One special version of EAN worth mentioning is Bookland code. The country code of 978 has been assigned to a fictitious country, “Bookland” and is used to mark books. Bookland code uses the remaining EAN 10 digits to encode the ISBN number and uses a 5 digit supplemental to encode the suggested price:

The first digit in the supplemental code indicates the currency type. Check this out next time you buy a book. There are other versions of UPC, but they are pretty obscure.  RSS (Reduced Space Symbology) is also being used in retail applications.

For more on UPC  check out ADAMS1 and the GS1 organization.



What goes around comes around

These are a couple of old circular bar codes, dating back to the 1970’s.

The first example was used to track totes filled with tape measures and divert them to the proper gate on a conveyor. The computer system that this symbol was used with was a Computer Identics laser scanner attached to a DEC PDP-8 with Plessey MOS memory and a ‘flip chip’ card decoder on a separate backplane. The scanning software loaded via a paper tape reader.

This is a binary encoded symbol with a value of ‘72’.  The laser scanner only read half of the label, and after it was decoded, the computer diverted the tote to the gate associated with the value 72. This was one of the oldest bar code systems that I have worked with.


The next example is called ‘Split Circle Code’. It was developed in  1974 by Bendix Recognition Systems.

The circle was split in half, with each half encoding part of the symbol.  This type of symbol required that both halves of the circle be read, so there were orientation issues that had to be dealt with in order to get good reads.

Bendix encoded these symbols as BCD (binary coded decimal) values and they were printed by Bendix printers.

This example was used in a baggage handling system at Eastern Airlines which used a Bendix scanner to read the labels at a rate of 70 bags per minute.

You can still see the texture of the luggage that the label was applied to.

Apparently, many customers had complaints about the adhesive residue left behind when the label was removed and this ultimately led to the demise of these scanning systems.

How does UPC work?

Here’s a typical UPC symbol from a box of Hefty trash bags:

UPCA symbol
UPC-A symbol

You can see that UPC is made up of 12 numbers. We’ll ignore the first and last numbers for now and just pay attention to the middle 10 digits.

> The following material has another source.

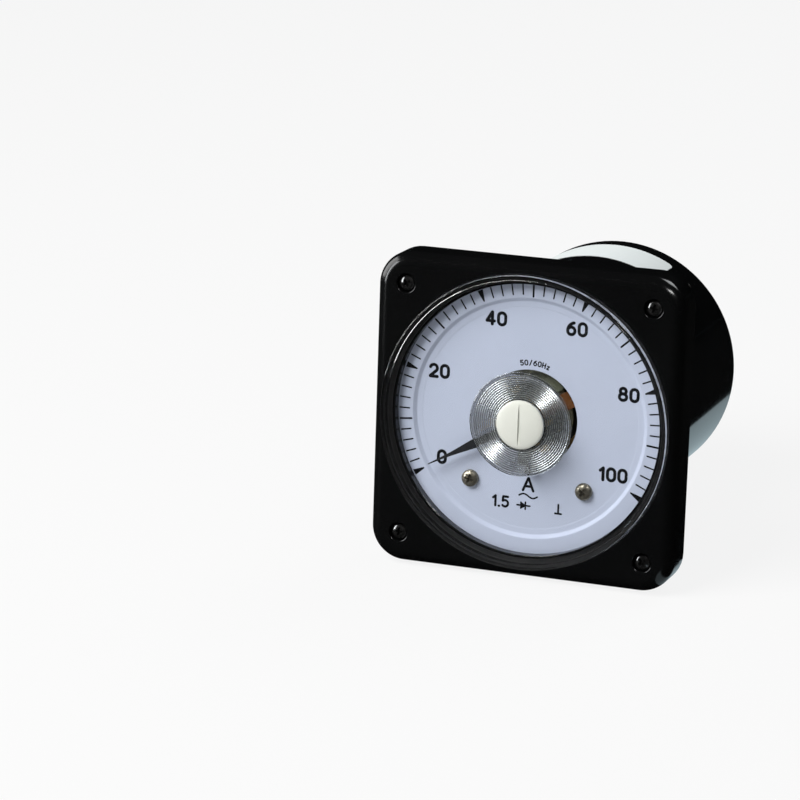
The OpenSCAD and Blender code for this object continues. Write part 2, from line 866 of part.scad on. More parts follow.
// Iron between the core's two ends, with a flat pad for the magnet
module pole_shoe() {
    pad = asin(magnet_w / 2 / core_r);
    color([0.50, 0.50, 0.46])
        plate(core_front_y, core_l)
            polygon(concat(
                arc(0, 0, core_r, 90 + shoe_half, 90 + pad),
                [[-magnet_w / 2, magnet_z], [magnet_w / 2, magnet_z]],
                arc(0, 0, core_r, 90 - pad, 90 - shoe_half),
                arc(0, 0, core_bore_r, 90 - shoe_half, 90 + shoe_half, 24)));
}

module magnet()
    color([0.28, 0.28, 0.30])
        block([-magnet_w / 2, core_front_y, magnet_z],
              [magnet_w / 2, core_back_y, magnet_top_z]);

module yoke()
    color([0.42, 0.43, 0.40])
        difference() {
            plate(core_front_y, yoke_back_y - core_front_y)
                difference() {
                    union() {
                        circle(r = yoke_r, $fn = fine);
                        translate([-yoke_w / 2, 0])
                            square([yoke_w, yoke_top_z]);
                        translate([-lug_w / 2, lug_low_z])
                            square([lug_w, -lug_low_z - pole_r - 1]);
                    }
                    circle(r = pole_r, $fn = fine);
                    translate([-yoke_pocket_w / 2, 0])
                        square([yoke_pocket_w, magnet_top_z]);
                }
            for (x = [-clamp_screw_x, clamp_screw_x])
                at(x, clamp_screw_z)
                    rod(m2_r, core_front_y - 1, core_front_y + 5);
            for (x = [-foot_screw_x, foot_screw_x])
                at(x, foot_screw_z)
                    rod(m2_r, core_front_y - 1, core_front_y + 5);
        }

// Olive plate over the pole shoe and the magnet; its edges stop the coil
module clamp_plate() {
    keep = coil_w / 2 + clear;
    color([0.46, 0.47, 0.33])
        difference() {
            plate(clamp_front_y, clamp_t)
                difference() {
                    intersection() {
                        union() {
                            circle(r = clamp_arc_r, $fn = fine);
                            translate([-yoke_w / 2, clamp_ear_z])
                                square([yoke_w, yoke_top_z - clamp_ear_z]);
                        }
                        translate([-2 * yoke_r, 0])
                            square([4 * yoke_r, 4 * yoke_r]);
                        rotate(90 - first_stop)
                            translate([-2 * yoke_r, keep])
                                square([4 * yoke_r, 4 * yoke_r]);
                        rotate(90 - last_stop)
                            translate([-2 * yoke_r, -4 * yoke_r - keep])
                                square([4 * yoke_r, 4 * yoke_r]);
                    }
                    circle(r = core_bore_r, $fn = fine);
                }
            for (x = [-clamp_screw_x, clamp_screw_x])
                at(x, clamp_screw_z)
                    rod(m2_r + 0.1, clamp_front_y - 1, core_front_y + 1);
        }
}

module clamp_screws()
    color([0.72, 0.72, 0.70])
        for (x = [-clamp_screw_x, clamp_screw_x])
            at(x, clamp_screw_z)
                pan_screw(m2_r, m2_head_r, m2_head_t, clamp_front_y, clamp_front_y + 5);

module chassis_plate()
    color([0.62, 0.63, 0.60])
        difference() {
            rod(chassis_r, chassis_y, chassis_back_y);
            rod(chassis_hole_r, chassis_y - 1, chassis_back_y + 1);
            for (a = rib_angles)
                clock(a)
                    at(0, rib_screw_at)
                        rod(m3_r + 0.2, chassis_y - 1, chassis_back_y + 1);
        }

module chassis_screws()
    color([0.72, 0.72, 0.70])
        for (a = rib_angles)
            clock(a)
                at(0, rib_screw_at)
                    pan_screw(m3_r, m3_head_r, m3_head_t, chassis_y, chassis_back_y + 8);

// ------------------------------------------------------------ zero adjuster

module zero_adjuster() {
    dome = 1.3;
    color([0.92, 0.92, 0.86])
        difference() {
            union() {
                lathe(concat([[0, ribbed_y - running], [cap_r - 0.25, ribbed_y - running],
                              [cap_r, ribbed_y - 0.3], [cap_r, ribbed_y - cap_h + dome]],
                             [for (i = [1:8]) let (a = i * 11.25)
                                 [cap_r * cos(a), ribbed_y - cap_h + dome - dome * sin(a)]]));
                rod(adjuster_r, ribbed_y - 1, adjuster_end_y);
            }
            block([-slot_w / 2, ribbed_y - cap_h - 1, -cap_r - 1],
                  [slot_w / 2, ribbed_y - cap_h + slot_depth, cap_r + 1]);
        }
}

// Disc pressed on the shaft behind the window, with the pin that moves the lever
module adjuster_crank()
    color([0.80, 0.80, 0.76])
        difference() {
            union() {
                rod(crank_r, crank_y, crank_y + crank_t);
                at(0, drive_pin_at)
                    rod(drive_pin_r, crank_y + crank_t - eps, lever_y + lever_t + 0.1);
            }
            rod(adjuster_r, crank_y - 1, crank_y + crank_t + 1);
        }

// Fork that the drive pin turns, with the tag that holds the front hairspring
module zero_lever()
    color([0.75, 0.65, 0.40])
        difference() {
            union() {
                plate(lever_y, lever_t)
                    union() {
                        circle(r = lever_ring_r);
                        translate([-2, 0])
                            square([4, drive_pin_at + drive_pin_r + 1.2]);
                        translate([0, -tag_w / 2])
                            square([tag_in_r + tag_t, tag_w]);
                    }
                block([tag_in_r, lever_y, -tag_w / 2],
                      [tag_in_r + tag_t, front_spring_y + spring_h, tag_w / 2]);
            }
            rod(lever_bore_r, lever_y - 1, lever_y + lever_t + 1);
            block([-fork_gap, lever_y - 1, drive_pin_at - drive_pin_r - 0.3],
                  [fork_gap, lever_y + lever_t + 1, drive_pin_at + 3]);
        }

// --------------------------------------------------- terminals and inner gear

module terminal_studs()
    color([0.80, 0.68, 0.38])
        for (x = [-terminal_pitch / 2, terminal_pitch / 2])
            at(x, 0)
                union() {
                    rod(terminal_r, case_in_y - 2, nuts_end_y);
                    lathe([[0, nuts_end_y - eps], [terminal_tip_r, nuts_end_y - eps],
                           [terminal_tip_r, case_end_y + terminal_l - 0.7],
                           [terminal_tip_r - 0.6, case_end_y + terminal_l],
                           [0, case_end_y + terminal_l]]);
                    hex_rod(nut_af, case_in_y - strap_t - 3, case_in_y - strap_t);
                }

module terminal_washers()
    color([0.78, 0.77, 0.72])
        for (x = [-terminal_pitch / 2, terminal_pitch / 2], k = [0, 1])
            at(x, 0)
                difference() {
                    y = terminal_face_y + k * (washer_t + nut_t);
                    rod(washer_r, y, y + washer_t);
                    rod(terminal_r, y - 1, y + washer_t + 1);
                }

module terminal_nuts()
    color([0.82, 0.70, 0.42])
        for (x = [-terminal_pitch / 2, terminal_pitch / 2], k = [0, 1])
            at(x, 0)
                difference() {
                    y = terminal_face_y + washer_t + k * (washer_t + nut_t);
                    hex_rod(nut_af, y, y + nut_t);
                    rod(terminal_r, y - 1, y + nut_t + 1);
                }

// Flat copper strips from the terminals to the transformer's primary
module terminal_straps()
    color([0.72, 0.42, 0.25])
        for (side = [-1, 1])
            difference() {
                union() {
                    block([min(side * 10, side * (terminal_pitch / 2 + 5)),
                           case_in_y - strap_t, -strap_w / 2],
                          [max(side * 10, side * (terminal_pitch / 2 + 5)),
                           case_in_y, strap_w / 2]);
                    block([side * 10 - strap_t / 2, iron_back_y + 3.6, -strap_w / 2],
                          [side * 10 + strap_t / 2, case_in_y, strap_w / 2]);
                }
                at(side * terminal_pitch / 2, 0)
                    rod(terminal_r, case_in_y - 3, case_in_y + 1);
            }

// Laminated core with two windows for the coil
module transformer_core()
    color([0.33, 0.33, 0.35])
        difference() {
            block([-iron_w / 2, iron_front_y, -iron_h / 2], [iron_w / 2, iron_back_y, iron_h / 2]);
            for (side = [-1, 1])
                at(side * limb * 1.5, 0)
                    block([-limb / 2, iron_front_y - 1, -iron_h / 2 + limb],
                          [limb / 2, iron_back_y + 1, iron_h / 2 - limb]);
            for (x = [-iron_screw_x, iron_screw_x], z = [-iron_screw_z, iron_screw_z])
                at(x, z)
                    rod(m3_r + 0.1, iron_front_y - 1, iron_back_y + 1);
        }

module transformer_coil()
    color([0.60, 0.30, 0.14])
        difference() {
            half_w = limb * 2 - bobbin_gap;
            half_h = iron_h / 2 - limb - bobbin_gap;
            block([-half_w, iron_front_y - winding_wall, -half_h],
                  [half_w, iron_back_y + winding_wall - 0.4, half_h]);
            block([-limb - bobbin_gap, iron_front_y - bobbin_gap, -half_h - 1],
                  [limb + bobbin_gap, iron_back_y + bobbin_gap, half_h + 1]);
        }

module transformer_screws()
    color([0.72, 0.72, 0.70])
        for (x = [-iron_screw_x, iron_screw_x], z = [-iron_screw_z, iron_screw_z])
            at(x, z)
                pan_screw(m3_r, m3_head_r, m3_head_t, iron_front_y, case_in_y - 1);

module rectifier_board()
    color([0.55, 0.42, 0.22])
        difference() {
            block([-board_w / 2, board_y, board_z - board_h / 2],
                  [board_w / 2, board_y + board_t, board_z + board_h / 2]);
            for (x = [-board_screw_x, board_screw_x])
                at(x, board_z)
                    rod(m3_r + 0.1, board_y - 1, board_y + board_t + 1);
        }

// Spacers riveted to the chassis plate, with their heads over the board
module board_spacers()
    color([0.80, 0.68, 0.38])
        for (x = [-board_screw_x, board_screw_x])
            at(x, board_z)
                union() {
                    rod(2.8, chassis_back_y, board_y);
                    rod(m3_r, board_y - eps, board_y + board_t + eps);
                    rod(2.4, board_y + board_t, board_y + board_t + 1);
                }

// Four diodes of a bridge rectifier, with their leads bent into the board
module rectifier_diodes()
    for (i = [0:3]) {
        x = (i - 1.5) * 7;
        y = board_y + board_t + diode_r + 0.3;
        color([0.10, 0.10, 0.10])
            translate([x, y, board_z - diode_l / 2])
                union() {
                    cylinder(r = diode_r, h = diode_l);
                    for (z = [-2.5, diode_l])
                        translate([0, 0, z - eps])
                            cylinder(r = 0.35, h = 2.5 + 2 * eps);
                    for (z = [-2.5, diode_l + 2.5])
                        translate([0, 0, z])
                            rotate([90, 0, 0])
                                cylinder(r = 0.35, h = diode_r + 0.3);
                }
    }

bezel_frame();
window();
window_gasket();
case_body();
case_label();
cover_screws();
mounting_studs();
dial_plate();
dial_scale();
dial_posts();
dial_screws();
pointer();
balance_weights();
pointer_staff();
coil_former();
moving_coil();
front_hairspring();
rear_hairspring();
rear_spring_anchor();
front_bridge();
rear_bridge();
bridge_posts();
bridge_screws();
front_jewel_screw();
rear_jewel_screw();
ring_core();
pole_shoe();
magnet();
yoke();
clamp_plate();
clamp_screws();
chassis_plate();
chassis_screws();
zero_adjuster();
adjuster_crank();
zero_lever();
terminal_studs();
terminal_washers();
terminal_nuts();
terminal_straps();
transformer_core();
transformer_coil();
transformer_screws();
rectifier_board();
board_spacers();
rectifier_diodes();
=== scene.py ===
# %% [markdown]
# # Dressing a square panel meter
# The solids of the meter come from its CAD model and already have the right size and place.
# This notebook gives them their finishes, and models again the few pieces whose curves
# or prints need more than a solid: the bezel, the window, the dial, its print and six screws.
# Everything is in metres, with the dial facing -Y and the case running back along +Y.

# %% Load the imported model
import json
import math
import bpy
from mathutils import Matrix, Vector


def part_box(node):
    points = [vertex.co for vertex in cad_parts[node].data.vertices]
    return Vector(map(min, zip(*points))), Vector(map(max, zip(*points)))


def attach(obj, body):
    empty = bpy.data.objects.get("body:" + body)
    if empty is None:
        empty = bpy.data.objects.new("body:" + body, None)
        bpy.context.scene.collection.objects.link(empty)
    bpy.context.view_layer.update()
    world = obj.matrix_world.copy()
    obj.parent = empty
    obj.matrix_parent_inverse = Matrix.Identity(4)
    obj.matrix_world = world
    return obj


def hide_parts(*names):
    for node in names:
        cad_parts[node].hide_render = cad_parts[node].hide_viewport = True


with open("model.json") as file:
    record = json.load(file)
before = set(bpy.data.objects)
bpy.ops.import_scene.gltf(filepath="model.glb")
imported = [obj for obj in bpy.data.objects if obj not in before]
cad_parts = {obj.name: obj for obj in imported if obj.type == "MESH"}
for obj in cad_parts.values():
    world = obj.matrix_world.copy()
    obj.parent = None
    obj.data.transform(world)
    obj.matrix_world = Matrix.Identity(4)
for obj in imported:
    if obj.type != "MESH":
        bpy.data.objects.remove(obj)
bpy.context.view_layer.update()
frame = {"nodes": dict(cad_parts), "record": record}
nodes = frame["nodes"]

# %% [markdown]
# ## Camera
# The meter is seen from a little to its right and above, through a long lens, so that the
# square flange hardly narrows towards the back. A camera can be aimed with a tracking
# constraint, but a matrix of three directions also holds the small roll of a hand-set camera.

# %% Camera
MM = 0.001
LENS = 164.76
DISTANCE, ASIDE, ABOVE = 1.26557, 0.04713, 0.0048
azimuth, elevation, roll = math.radians(19.87), math.radians(13.36), math.radians(1.82)
back = Vector((math.sin(azimuth) * math.cos(elevation),
               -math.cos(azimuth) * math.cos(elevation), math.sin(elevation)))
level = (-back).cross(Vector((0, 0, 1))).normalized()
upright = level.cross(-back)
right = math.cos(roll) * level + math.sin(roll) * upright
up = -math.sin(roll) * level + math.cos(roll) * upright
bpy.ops.object.select_all(action="DESELECT")
bpy.ops.object.camera_add()
camera = bpy.context.object
camera.name = "camera"
camera.data.lens = LENS
camera.data.clip_end = 60
camera.matrix_world = Matrix.Translation(
    back * DISTANCE - right * ASIDE + up * ABOVE) @ Matrix(
    (right, up, back)).transposed().to_4x4()
bpy.context.scene.camera = camera
print("camera at", [round(c, 3) for c in camera.location])

# %% [markdown]
# ## A small language for materials
# A procedural material is a formula: noise, rings or distance turned into colour, roughness
# and height. Wiring it node by node is slow to read, so one class wraps a socket and lets
# Python's operators add the Math nodes, and one method adds every other kind of node.

# %% Sockets that can be added and multiplied
class Value:
    """A socket of a material, on which arithmetic adds Math nodes."""

    def __init__(self, finish, socket):
        self.finish, self.socket = finish, socket

    def math(self, operation, *terms):
        return self.finish.node("ShaderNodeMath", {"operation": operation}, terms)

    def __add__(self, other):
        return self.math("ADD", self, other)

    __radd__ = __add__

    def __sub__(self, other):
        return self.math("SUBTRACT", self, other)

    def __rsub__(self, other):
        return self.math("SUBTRACT", other, self)

    def __mul__(self, other):
        return self.math("MULTIPLY", self, other)

    __rmul__ = __mul__

    def ramp(self, low, high):
        """0 below low, 1 above high and a straight line between."""
        return self.finish.node("ShaderNodeMapRange", {}, {
            "Value": self, "From Min": low, "From Max": high})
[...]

The first five digits are assigned to one manufacturer. These manufacturer numbers are centrally managed, assigned, and sold by Global Standard One, or GS1, a non-profit organization. GS1 was formerly known as the UPC Code council.

Once a company is assigned a UPC code it’s up to them to assign the last five digits to their products as they choose. The company then informs GS1 of these product code assignment and GS1 adds them to its master database  which is made available to third parties, like your local grocery chain to do look ups at their cash registers.

A UPC code is really a pointer to a record in the GS1 data base. The description and price are returned from the database lookup.

One interesting thing about UPC is that there are two different symbol patterns that encode each number depending on if it’s on the left or right side of the symbol. Look at how the number three is encoded differently on the two sides of this symbol:

This was done to allow omni-directional scanning with early supermarket scanners. These were often just a couple of laser lines that intersected at 90 degrees, like a plus (+) sign. Because the numbers were encoded differently on the left and right it allowed scanners to read the symbol a half at a time and put it together before transmitting. Each half of the symbol is taller than it is wide (oversquare) so it’s guaranteed to completely pass through one of the laser lines in a single pass.